When romance is in bloom in a relationship, there is a tenderness that infuses itself into the actions and words of the couple, as if they have discovered the most beautiful flower, and they are afraid to damage it through any sort of rough handling.



This tenderness can be seen in that light peck on the cheek....



Or it can be expressed in that brief, meaningful pause when your lips are so close but not yet touching...



It is the way a guy will hold his man close and lovingly kiss his neck....



Or the reassuring intimacy of that tender touch while you sleep...







These are things that cause the romance to bloom ever brighter.
(10) Sweet Actions
In romance, it's not really the big things that keep the "spark" alive (grand, candlelight dinners and the like), though they can certainly help. But it's really the little, sweet, thoughtful things that bring two people closer each day. It's that moment when you spontaneously show affection to your boyfriend in public, knowing he will act embarrassed but inside will love it...



Or it's the little nibble on his ear, perhaps not really paying attention to what he is trying to show you but letting him know he is irresistible to you....



It can be when you shower together as you run your hand along his body.....



Or the playful and seductive wandering of your hand here...





or here...


(11) Protectiveness
As the romantic couple grows in their understanding and appreciation of the value of what they have together, they work to protect that relationship. In a relationship where trust and honesty are not what they should be, this can express itself in a jealous possessiveness. But in a healthy relationship, a romantic protectiveness can communicate volumes to one another.



Physically, this protectiveness is seen in hugs probably more than anywhere else. In a more casual or random sexual encounter, you might hug the person you are with, but when it is someone for whom you feel that deep passion and intense excitement, you find yourself wanting to elongate your arms so they can wrap further around him, as if you would envelope him completely and never let go.







It can be expressed subtly, wrapping your leg around his....



And it can express without words your support of him, that he can fall and know you will be there to hold him up....

(12) Lost in Each Other
To round out this list of romantic indicators, I mention one that seems to be the zenith of romance. It is those moments when you are so overcome with your love and passion for that one person in your life who surpasses all others, that you completely lose yourself in him.
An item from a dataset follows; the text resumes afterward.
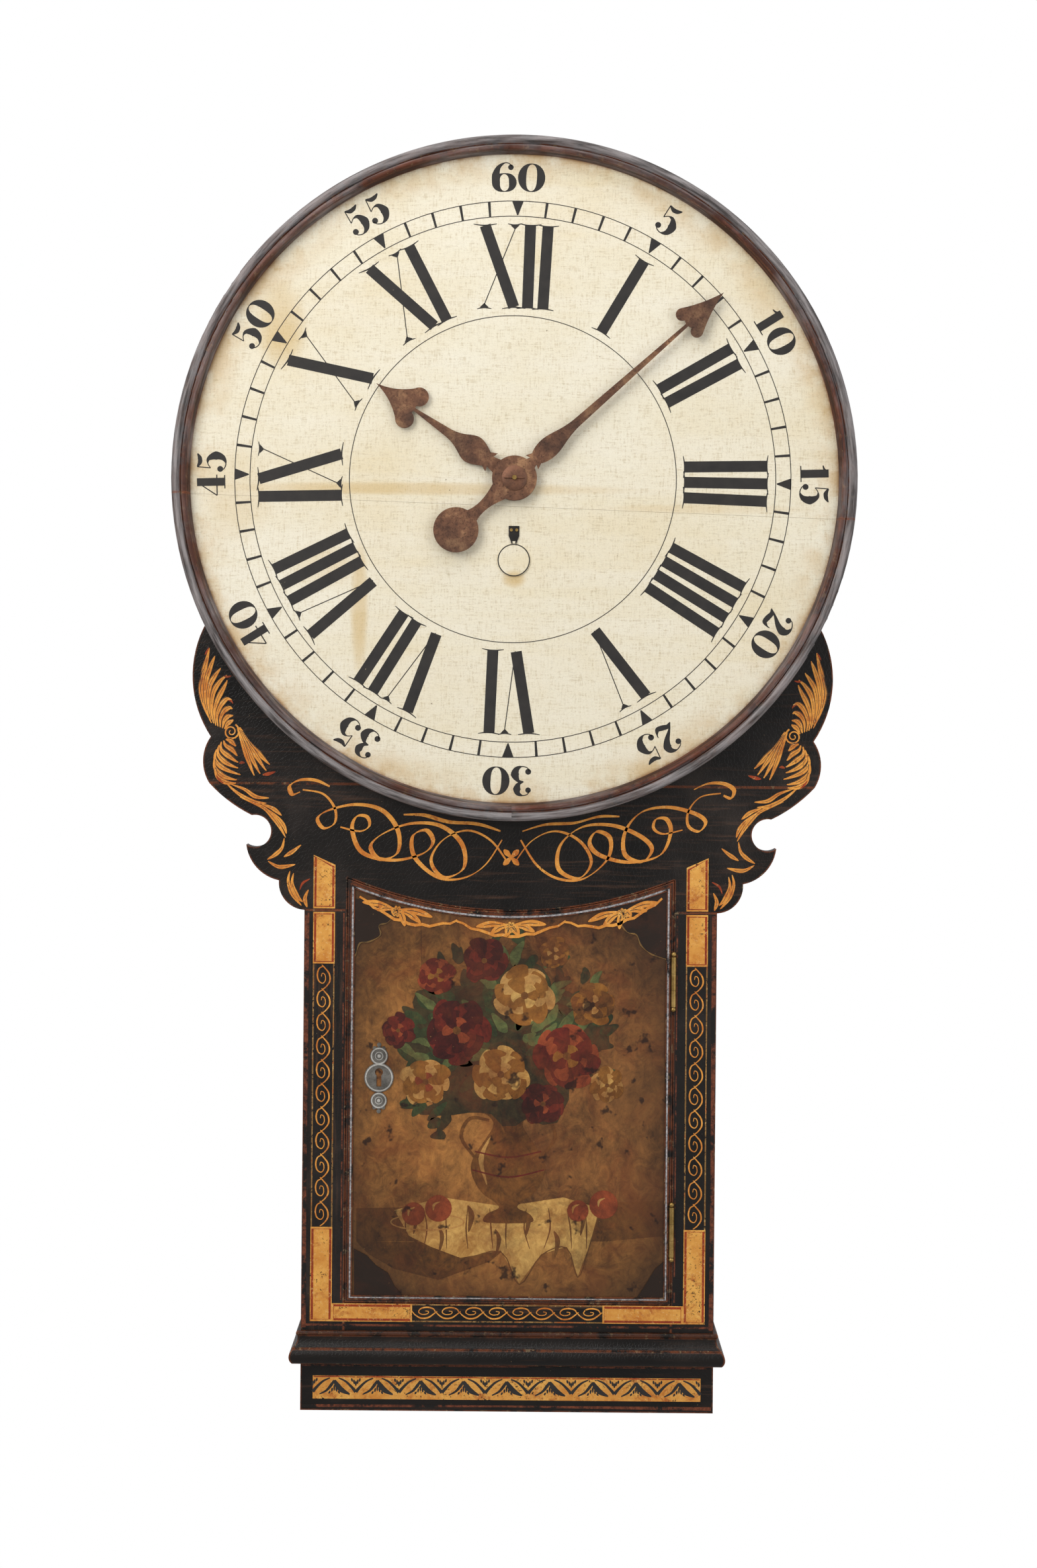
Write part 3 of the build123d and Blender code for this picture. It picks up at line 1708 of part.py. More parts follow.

The rest of the world may fall apart and you won't notice, because you and he are so intimately and intensely connected.



Obviously, these particularly special moments often occur during sex, when the emotional connection is paired up with the most intimate physical connection...
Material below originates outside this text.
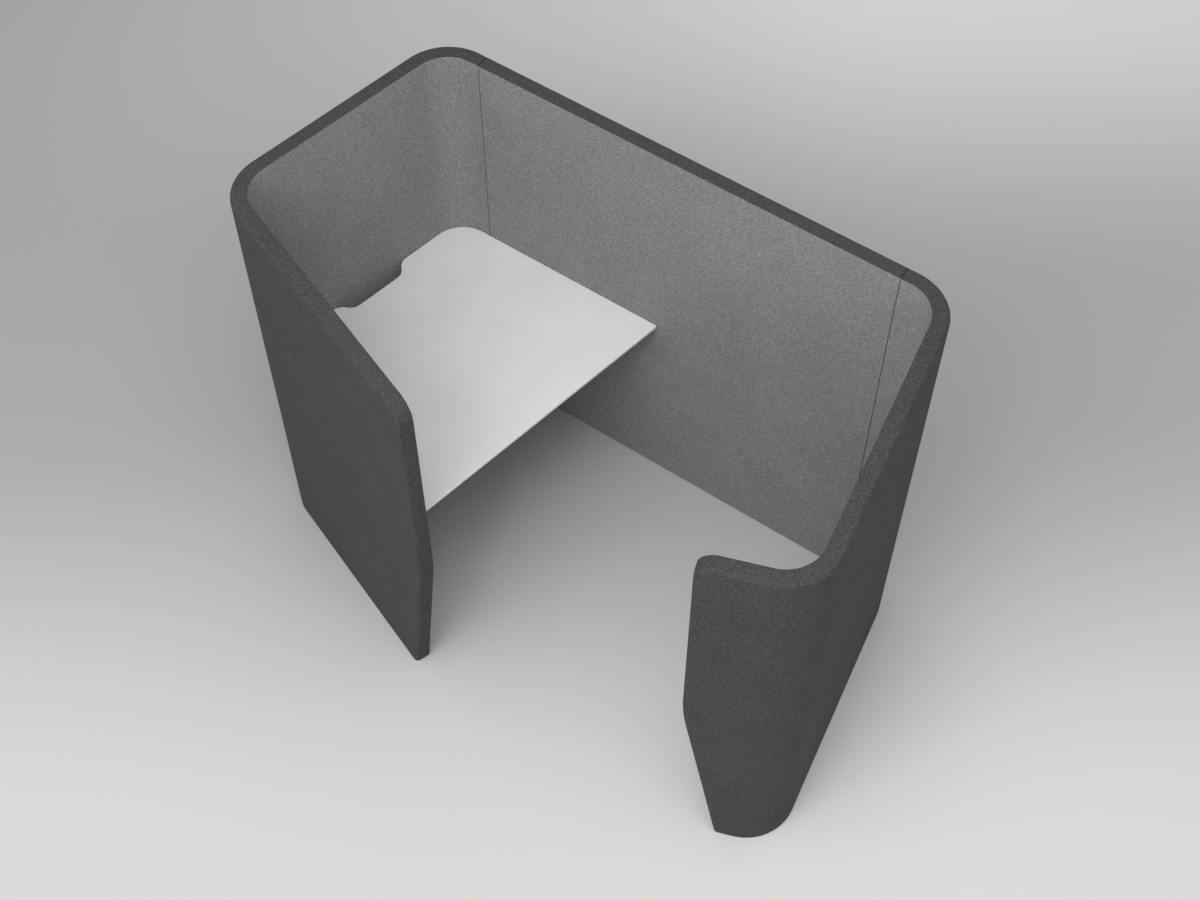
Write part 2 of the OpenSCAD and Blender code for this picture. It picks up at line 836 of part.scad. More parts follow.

But, however it is expressed, it is wonderful to experience, and it is one of the reasons I will always be a hopeless romantic.





7 comments:

Sexbox said...

Oh how I have loved these posts...I really am missing out on alot.

Anonymous said...

Being a "hopeless romantic" is beautifully romantic, but never hopeless. Wonderful pictures, and a great site!

Michael said...

Sexbox...
I'm kinda glad I'm done with these, because I was starting to become very discontent being single! :)

Michael said...

gaytwogether....
Thanks for the compliment! Of course I meant "hopeless" in the sense that I'll always be a sucker for romance, no matter what the bitter jaded queens around might say :) lol

Anonymous said...

A beautiful, insightful look into your thoughts. I am well into my 60's and do agree completely with you summary. Wish I were several years younger--I would apply for the position as your life's fulfillment. And such beautiful pictures to illustrate your thoughts. BRAVO!!

Michael said...

Bob,
Thanks for the kind words!

colvillian33 said...

I loved reading this article. It describes me very well, I may be young but I do know that there has to be more. All those people parading around, pretending to be something they're not just to have crappy sex. but how do I know it's crappy? Here we are, all of us, basically alone just circling each other, all searching for that slightest hint of a real connection. Some of look in the wrong places, some just give up because they are thinking to them selves that "there is no one out there for me". But all of us we keep trying over and over again because every once in a while two meet and there's that spark. And maybe all they see at first is the physical attraction, but making love is when two people become one. And for those literal people, although not physically possible, we still try, which is the most important aspect. That is what we all want, is that miracle of finding the one that can bring us the same pleasure without requiring physical connection. which brings me to my point, the role playing the fetishes, it's all crappy sex, there must be more.